The Data Step


The general format of a data step is as follows:

data name1;

input varl var2 $ var3;

<Programming Statements>;

datalines;

<Data Matrix>

;

run;

 

Line 1: In the first line we designate a name for the new data set. Here the data set is called name1. The data set name may be up to 32 alphanumeric characters and must begin with a letter. No special characters are allowed in the name except for '_'.

Line 2: The input statement indicates which variables are included in the data set. Here there are 3 variables with the names: var1, var2, var3. SAS differentiates between variables whose values are numeric and variables whose values are character. For character variables, a dollar sign '$' must be added after the name of the variable (like for var2 above). The variable names may be up to 32 alphanumeric characters and must begin with a letter. No special characters are allowed in the variable name except for '_'.

Line 3: There may be many lines of programming statements between the input statement and the datalines statement. Programming statements are used to manipulate the variables in the data set, create new variables, label and format variables, and exclude observations from the data set.

Line 4: Tells SAS that the data to be analyzed are next. Note that cards may be used instead of datalines.

Line 5: The data matrix contain rows of observations and columns of variables.

Line 6: The final semicolon indicates that there is no more data to be read.

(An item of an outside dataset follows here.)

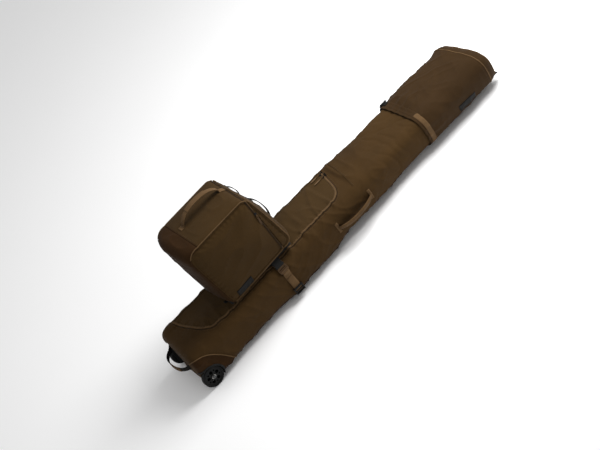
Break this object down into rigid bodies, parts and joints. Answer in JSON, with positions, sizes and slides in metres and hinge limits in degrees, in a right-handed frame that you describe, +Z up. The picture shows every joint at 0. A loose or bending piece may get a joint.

Line 7: The run; statement must be on the last line of the data step and indicates that the data step is finished.

 

Example:

In module 1 we created a very small data set in SAS as follows:

 

data weight;

input height weight;

cards;

65 130

70 150

67 145

72 180

62 110

;

run;

Procedure Steps


"Proc" statements are the procedures that are to be performed on the data set.

General Format:

proc <procedure name> data =<data set name> <options>;

<SAS statements>;

run;

Proc Print 

"proc print" is the procedure that lists data:

proc print data=name <options>;

var varl var2;

run;

Example:

First the data set is defined and the data ("cards") are input.

data one;

input studyid name $ sex $ age weight height;

cards;

run;

 

[The next steps in the program are commands to print the specified fields in the data set.]

proc print data=one;

var name sex age;

run;

 

Here is the resulting output:

Notice that, by default, SAS adds a variable OBS in the output for proc print that indexes the rows in the data set. However, the noobs option can be used to suppress OBS from the Output.

 

proc print data=one noobs;

var name sex age;

run;